GIVEN TASK: Repeat the material exactly, leaving nothing out.

DATASET EXTRACT:
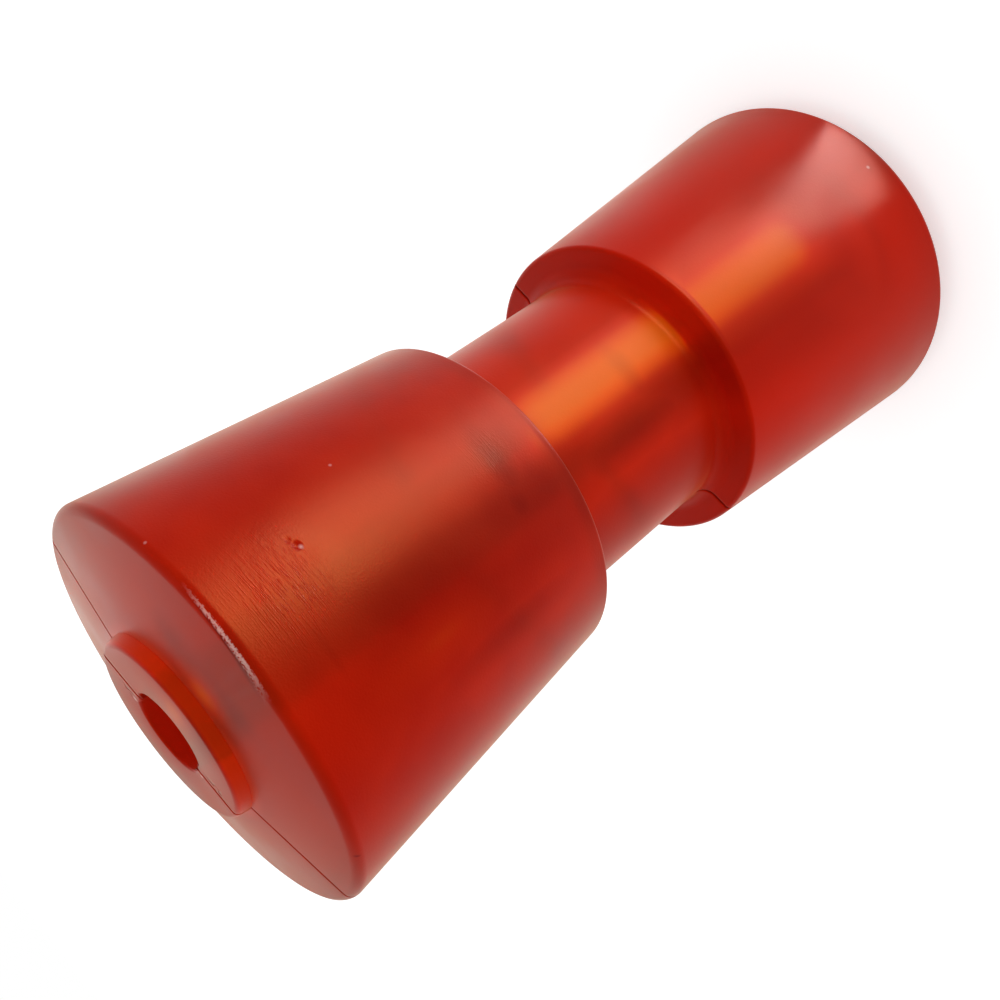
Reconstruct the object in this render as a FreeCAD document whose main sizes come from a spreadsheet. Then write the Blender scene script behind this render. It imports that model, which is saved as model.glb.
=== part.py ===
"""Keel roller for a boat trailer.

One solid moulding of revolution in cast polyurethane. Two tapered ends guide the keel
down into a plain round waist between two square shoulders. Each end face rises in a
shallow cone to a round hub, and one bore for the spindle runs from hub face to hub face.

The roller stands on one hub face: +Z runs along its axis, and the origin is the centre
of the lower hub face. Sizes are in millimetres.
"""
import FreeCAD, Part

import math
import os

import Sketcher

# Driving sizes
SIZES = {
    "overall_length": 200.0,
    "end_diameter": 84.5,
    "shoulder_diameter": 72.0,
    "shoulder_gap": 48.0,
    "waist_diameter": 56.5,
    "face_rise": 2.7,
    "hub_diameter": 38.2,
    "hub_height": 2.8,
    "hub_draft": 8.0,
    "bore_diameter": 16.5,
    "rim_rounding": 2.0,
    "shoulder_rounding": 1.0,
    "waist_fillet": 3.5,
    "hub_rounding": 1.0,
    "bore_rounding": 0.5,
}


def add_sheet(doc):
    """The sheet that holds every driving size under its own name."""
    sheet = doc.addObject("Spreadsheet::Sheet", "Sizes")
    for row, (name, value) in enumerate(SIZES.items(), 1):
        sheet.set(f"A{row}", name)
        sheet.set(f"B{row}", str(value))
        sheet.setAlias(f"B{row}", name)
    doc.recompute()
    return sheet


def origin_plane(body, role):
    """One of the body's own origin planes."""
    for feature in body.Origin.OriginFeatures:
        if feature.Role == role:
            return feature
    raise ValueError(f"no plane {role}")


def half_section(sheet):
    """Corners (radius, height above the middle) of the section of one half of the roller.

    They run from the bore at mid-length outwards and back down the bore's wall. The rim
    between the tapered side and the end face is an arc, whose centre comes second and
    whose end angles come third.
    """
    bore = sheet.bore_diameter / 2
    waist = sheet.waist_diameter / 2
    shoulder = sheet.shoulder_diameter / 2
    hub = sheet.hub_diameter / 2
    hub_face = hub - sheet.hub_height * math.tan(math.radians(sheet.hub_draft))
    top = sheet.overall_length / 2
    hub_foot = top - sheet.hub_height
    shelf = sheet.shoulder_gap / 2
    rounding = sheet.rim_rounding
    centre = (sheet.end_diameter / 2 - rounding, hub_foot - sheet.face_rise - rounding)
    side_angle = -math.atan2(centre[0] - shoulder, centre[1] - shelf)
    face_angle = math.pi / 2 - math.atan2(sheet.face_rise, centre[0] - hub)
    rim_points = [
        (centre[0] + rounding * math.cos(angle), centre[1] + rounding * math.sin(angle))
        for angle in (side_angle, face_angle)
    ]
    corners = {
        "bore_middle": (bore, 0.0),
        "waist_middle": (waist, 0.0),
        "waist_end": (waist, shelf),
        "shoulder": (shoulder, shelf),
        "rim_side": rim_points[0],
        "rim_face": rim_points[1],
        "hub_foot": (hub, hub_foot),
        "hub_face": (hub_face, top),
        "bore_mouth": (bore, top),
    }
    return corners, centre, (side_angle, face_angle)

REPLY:
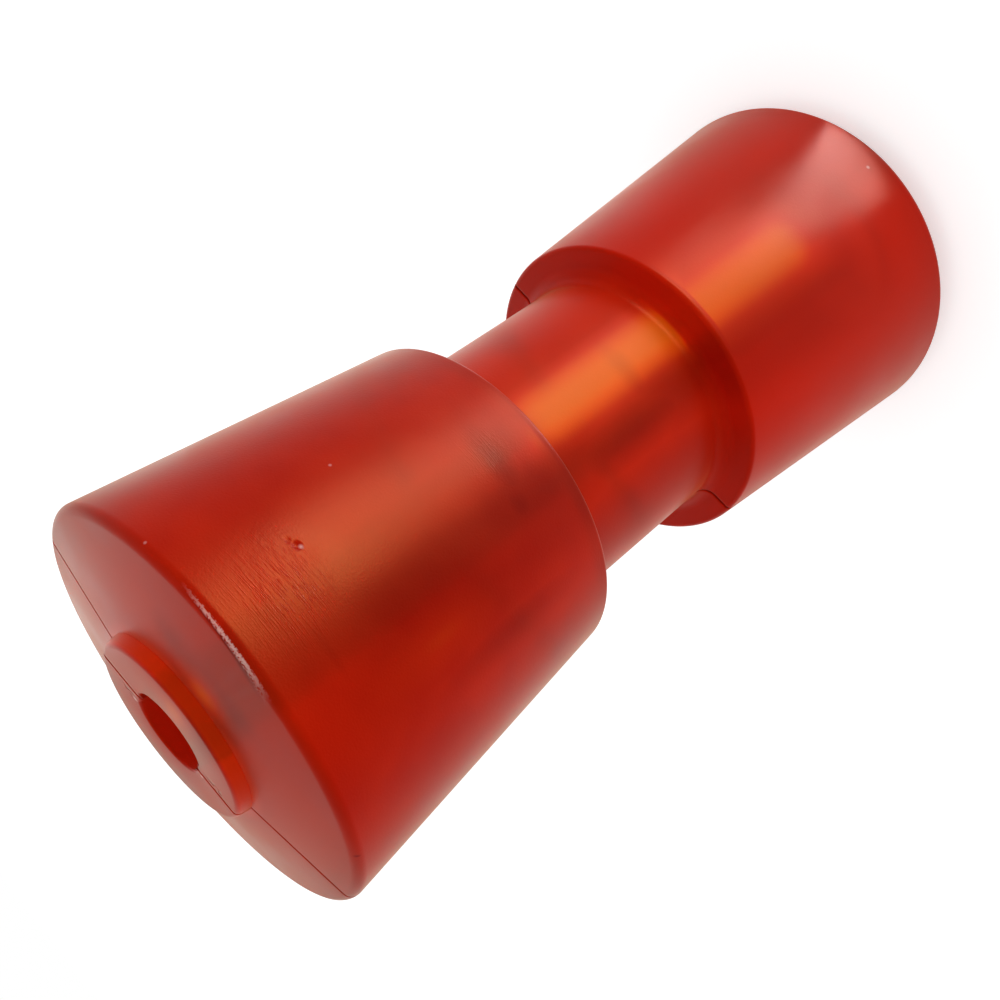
Reconstruct the object in this render as a FreeCAD document whose main sizes come from a spreadsheet. Then write the Blender scene script behind this render. It imports that model, which is saved as model.glb.
=== part.py ===
"""Keel roller for a boat trailer.

One solid moulding of revolution in cast polyurethane. Two tapered ends guide the keel
down into a plain round waist between two square shoulders. Each end face rises in a
shallow cone to a round hub, and one bore for the spindle runs from hub face to hub face.

The roller stands on one hub face: +Z runs along its axis, and the origin is the centre
of the lower hub face. Sizes are in millimetres.
"""
import FreeCAD, Part

import math
import os

import Sketcher

# Driving sizes
SIZES = {
    "overall_length": 200.0,
    "end_diameter": 84.5,
    "shoulder_diameter": 72.0,
    "shoulder_gap": 48.0,
    "waist_diameter": 56.5,
    "face_rise": 2.7,
    "hub_diameter": 38.2,
    "hub_height": 2.8,
    "hub_draft": 8.0,
    "bore_diameter": 16.5,
    "rim_rounding": 2.0,
    "shoulder_rounding": 1.0,
    "waist_fillet": 3.5,
    "hub_rounding": 1.0,
    "bore_rounding": 0.5,
}


def add_sheet(doc):
    """The sheet that holds every driving size under its own name."""
    sheet = doc.addObject("Spreadsheet::Sheet", "Sizes")
    for row, (name, value) in enumerate(SIZES.items(), 1):
        sheet.set(f"A{row}", name)
        sheet.set(f"B{row}", str(value))
        sheet.setAlias(f"B{row}", name)
    doc.recompute()
    return sheet


def origin_plane(body, role):
    """One of the body's own origin planes."""
    for feature in body.Origin.OriginFeatures:
        if feature.Role == role:
            return feature
    raise ValueError(f"no plane {role}")


def half_section(sheet):
    """Corners (radius, height above the middle) of the section of one half of the roller.

    They run from the bore at mid-length outwards and back down the bore's wall. The rim
    between the tapered side and the end face is an arc, whose centre comes second and
    whose end angles come third.
    """
    bore = sheet.bore_diameter / 2
    waist = sheet.waist_diameter / 2
    shoulder = sheet.shoulder_diameter / 2
    hub = sheet.hub_diameter / 2
    hub_face = hub - sheet.hub_height * math.tan(math.radians(sheet.hub_draft))
    top = sheet.overall_length / 2
    hub_foot = top - sheet.hub_height
    shelf = sheet.shoulder_gap / 2
    rounding = sheet.rim_rounding
    centre = (sheet.end_diameter / 2 - rounding, hub_foot - sheet.face_rise - rounding)
    side_angle = -math.atan2(centre[0] - shoulder, centre[1] - shelf)
    face_angle = math.pi / 2 - math.atan2(sheet.face_rise, centre[0] - hub)
    rim_points = [
        (centre[0] + rounding * math.cos(angle), centre[1] + rounding * math.sin(angle))
        for angle in (side_angle, face_angle)
    ]
    corners = {
        "bore_middle": (bore, 0.0),
        "waist_middle": (waist, 0.0),
        "waist_end": (waist, shelf),
        "shoulder": (shoulder, shelf),
        "rim_side": rim_points[0],
        "rim_face": rim_points[1],
        "hub_foot": (hub, hub_foot),
        "hub_face": (hub_face, top),
        "bore_mouth": (bore, top),
    }
    return corners, centre, (side_angle, face_angle)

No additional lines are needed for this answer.